The lighting is harsh and fluorescent, the chairs are old and worn, and there are no showers available (but given the state of the toilet, that might actually not be a bad thing). The lounge has basically two areas- to sit and to dine.

The dining area has a mix of high tables and communal ones.

I took these photos after the place cleared out a bit- prior to which there was barely any place to stand.

There’s a buffet selection, but no hot food to speak of. That’s right, the sum total of the dining experience is a bunch of pastries, microwaved mini-pizzas and sandwiches. It was miserable.

I’m not quite sure what to write about it. There seemed to be a kitchen attached to the lounge and a good sized catering crew, but they spent most of the time chatting among themselves and occasionally bringing out another cold tray of mediocrity.

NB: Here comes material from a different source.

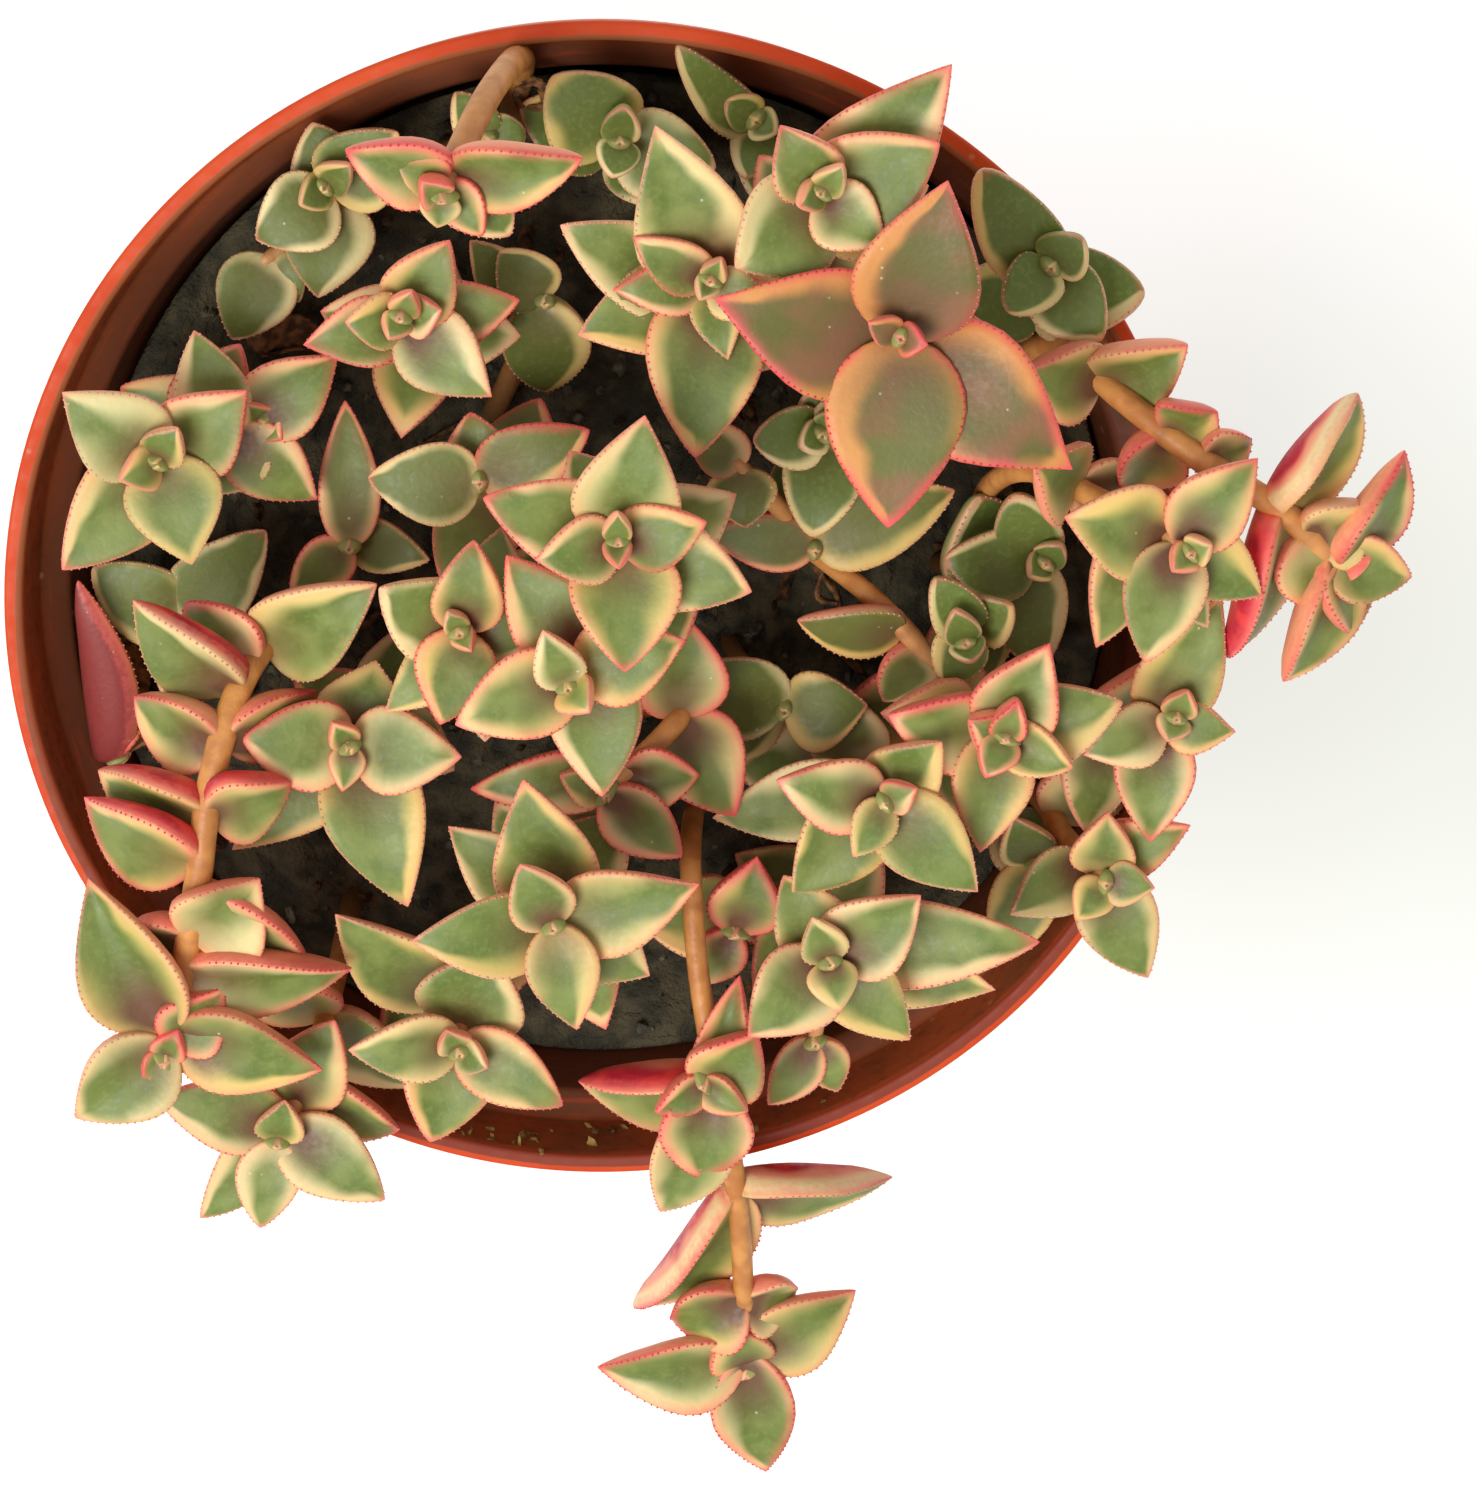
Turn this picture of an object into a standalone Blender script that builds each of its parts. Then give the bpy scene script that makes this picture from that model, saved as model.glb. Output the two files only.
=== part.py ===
"""A potted trailing crassula: an orange nursery pot, its soil, and the leafy stems that stand in it.

Metres, +Z up. The origin is the centre of the pot's flat base, which rests on z = 0. Heights in the
shoot table are in millimetres above the pot's rim, and places there are read from a picture of the
plant taken from nearly straight above, by the named view below.
"""
import math
from collections import namedtuple

import bpy
import bmesh
import numpy as np
from mathutils.bvhtree import BVHTree

MM = 0.001
CLEARANCE = 0.3 * MM

# Pot
RIM_RADIUS = 55.0 * MM
RIM_HEIGHT = 80.0 * MM
LIP_WIDTH = 1.8 * MM
BAND_DEPTH = 8.6 * MM
BAND_DRAFT = 1.4 * MM
BAND_STEP = 4.4 * MM
COLLAR_DEPTH = 7.0 * MM
COLLAR_STEP = 1.2 * MM
COLLAR_DRAFT = 1.0 * MM
LIP_EDGE = 0.5 * MM
WALL = 1.2 * MM
FLOOR_THICKNESS = 1.6 * MM
BASE_RADIUS = 36.5 * MM
DRAIN_COUNT = 6
DRAIN_RADIUS = 3.2 * MM
DRAIN_CIRCLE = 24.0 * MM
DRAIN_SIDES = 10
POT_SIDES = 48

# Soil
SOIL_BELOW_RIM = 14.5 * MM
SOIL_SIDES = 36
HOLE_DEPTH = 7.0 * MM
HOLE_ROOM = 0.54 * MM
HOLE_SIDES = 5

# Stems and leaves
BRANCH_SHARE = 0.93
STEM_SIDES = 5
STEM_STEP = 10.0 * MM
CURVE_SAMPLES = 24
STRAIGHT_ABOVE_SOIL = 1.5 * MM
DIRECTION_SPAN = 2.0 * MM
LEAF_THICKNESS = 1.3 * MM
FULL_THICKNESS_LENGTH = 9.0 * MM
LEAF_STATIONS = (0.28, 0.64)
SMALL_LEAF_STATIONS = (0.4,)
SMALL_LEAF = 5.5 * MM
ROOT_SUNK = 0.4 * MM
LEAF_WIDEST = 0.76
LEAF_ROUNDNESS = 0.74
LEAF_BASE_WIDTH = 0.36
LEAF_BOW = 0.05
LEAF_DISH = 0.12
EDGE_RISE = 0.16
LEANS_FROM = 5.0
LEAN = 0.5

# How the hidden stems are spread apart
STEM_GAP = 0.7 * MM
SPREAD_MARGIN = 2.0 * MM
SPREAD_ROUNDS = 80
SPREAD_SHARE = 0.25

# How a leaf may be turned (degrees) or shortened to miss the others, and what a change costs
LEAF_ROOM = 0.18 * MM
RISES = (0, 5, -5, 10, -10, 16, -16, 24, -24, 32, -32)
SWINGS = (0, 7, -7, 14, -14, 22, -22, 32, -32)
SCALES = (1.0, 0.92, 0.84, 0.74, 0.62)
RISE_COST = 0.55
SHORTENING_COST = 70.0

# The older leaves down each stem
LOWER_LEAF_SEED = 7
LOWER_LEAF_SPACING = 8.0
LOWER_LEAF_REACH = (8.5, 11.0)
LOWER_LEAF_BREADTH = 0.8
LOWER_LEAF_LIFT = 0.25
LOWER_LEAF_WOBBLE = 0.25
LOWER_LEAF_FLOOR = 2.5 * MM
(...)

Woo hoo they had mass made cheap deserts.

There’s a separate area which I swear was supposed to be the bar, only it had no drinks or bottles (perhaps on account of Ramadan?). Instead there was some local breads and, yup, more pastries. That’s some Arabic French fusion right there.

There was precious little else to do in the lounge. Even the Wi-Fi was so slow that I ended up tethering to my phone.  There were only soft drinks and water available,  and the whole lounge was dry. There’s a slightly more substantial review over on OMAAT (apparently there’s a very limited selection of hot food during traditional mealtime windows), but this is definitely not a place you want to spend any extended amount of time.

I know that no self-respecting airline geek would ever use $kytrax (see what I did there?) ratings as a benchmark, but it still amazes me how they can consider RAM to be a 4 star airline. The customer reviews certainly don’t reflect that in any case.

More amusingly when you look at the lounge reviews you get an overall score of 2/10 (only 2 ratings, but still)

So- RAM’s lounge in Casablanca is bad. Really bad. Hopefully you’ll never have to experience it. The inflight experience, however was better than expected. Perhaps the purpose of the lounge is to temper expectations before boarding!